More than once, Chevrolet designers have toyed with the idea of a four/five-place Corvette. One of them even joined the GM Motorama show car fleet for a time—the 1956 Corvette Impala.
Work began on the five-place Corvette project, known internally at GM as XP-101, in July of 1955, and the Impala made its first public appearance in the General Motors Motorama at the Waldorf Astoria Hotel in New York on January 19, 1956. GM stylists Carl Renner and Bob Cadaret included key elements of the two-seater production Corvette in the Impala’s look, including the large, Italianate radiator opening in the front, filled with a chrome grille bar with 13 sparkling teeth. (Production 1953-1957 Corvettes used the same number of teeth, coincidentally.) Discrete badging on the front header panel and rear deck indicated that despite the rear seat, the Impala was indeed a Corvette.
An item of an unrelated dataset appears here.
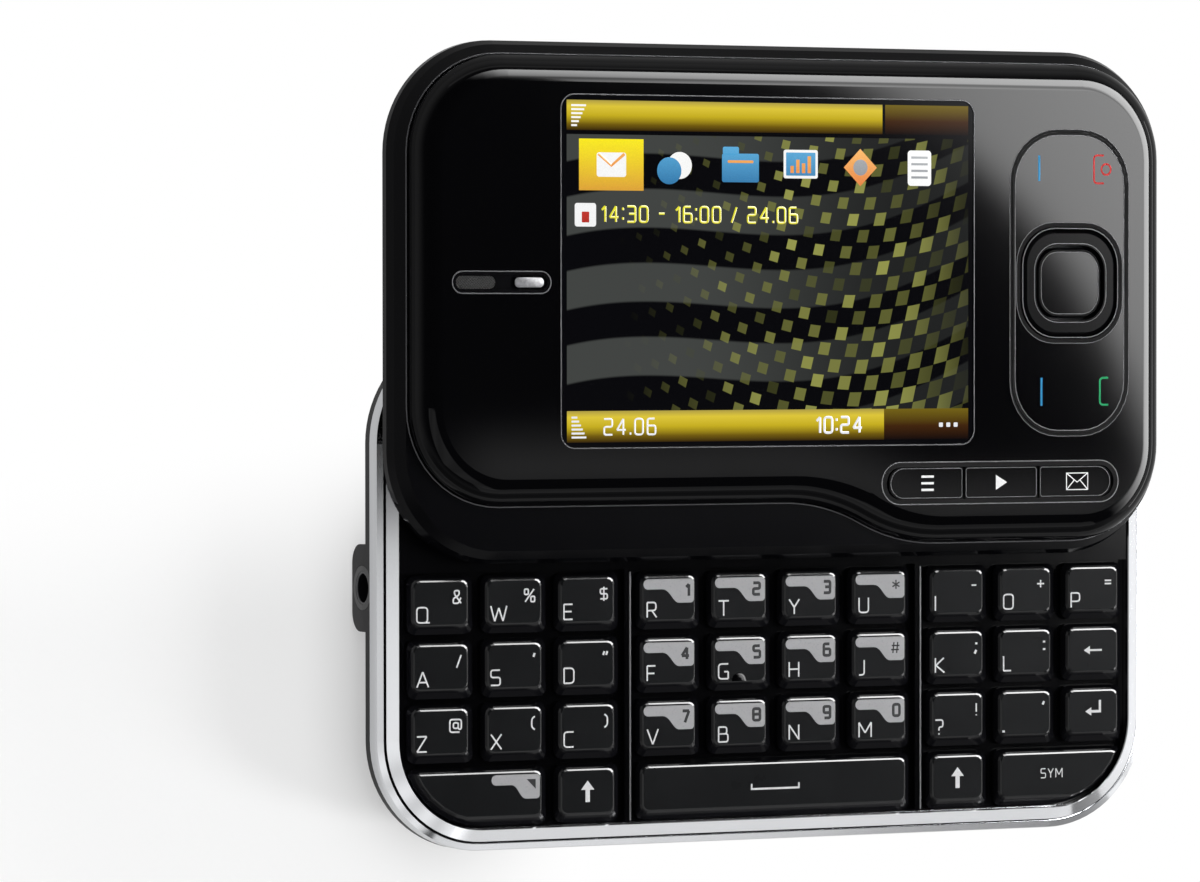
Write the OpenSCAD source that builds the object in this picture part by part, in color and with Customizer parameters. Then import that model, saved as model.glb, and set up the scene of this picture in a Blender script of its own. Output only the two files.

The body—fiberglass, naturally, with a brushed stainless roof panel—rode on a conventional Chevy sedan chassis with 116.5-inch wheelbase, with short-long arm independent front suspension and a live axle with leaf springs at the rear. A Corvette 265 CID V8 equipped with two-four-barrel carbs, rated at 225 hp, was coupled to a Powerglide two-speed automatic gearbox, with the exhaust pipes snaked through the driveshaft tunnel. It was all fairly standard underneath, although real wire wheels with knock-off hubs supplied some sports car flavor. One area where the Corvette Impala broke new ground was in its innovative styling and interior.
A folding armrest allowed occasional three-abreast seating in the front, with roofor two more passengers in the coupe’s rear seat. The dramatic Interior fabrics included blue vinyl seat covers with a contrasting silver cloth in a heavy crossweave pattern. Instruments and controls were concentrated in a module directly in front of the driver, with an unusual speedometer that featured a horizontal array of sequential lamps that lit up in progressively brighter red as vehicle speed increased.
Originally finished in metallic turquoise, the Impala was repainted in medium metallic blue for the 1957 Motorama show season, and it made its debut in the new color at the Chicago Auto Show that year. While the Impala was said to be fully roadworthy, unlike many GM show cars, it was reportedly scrapped at some point after the ’57 show season, unfortunately.
As we know, there would never be a production Corvette with a rear seat, though there were a few more experiments. However, two of the show car’s features did find their way into Chevrolet showrooms in 1958: the novel reverse-angle C pillar and the Impala nameplate, which is used on Chevrolet passenger cars to the current day.
Fantastic car, but Chevrolet is probably fortunate it did not take this path. The Corvette brand probably would not survive to today.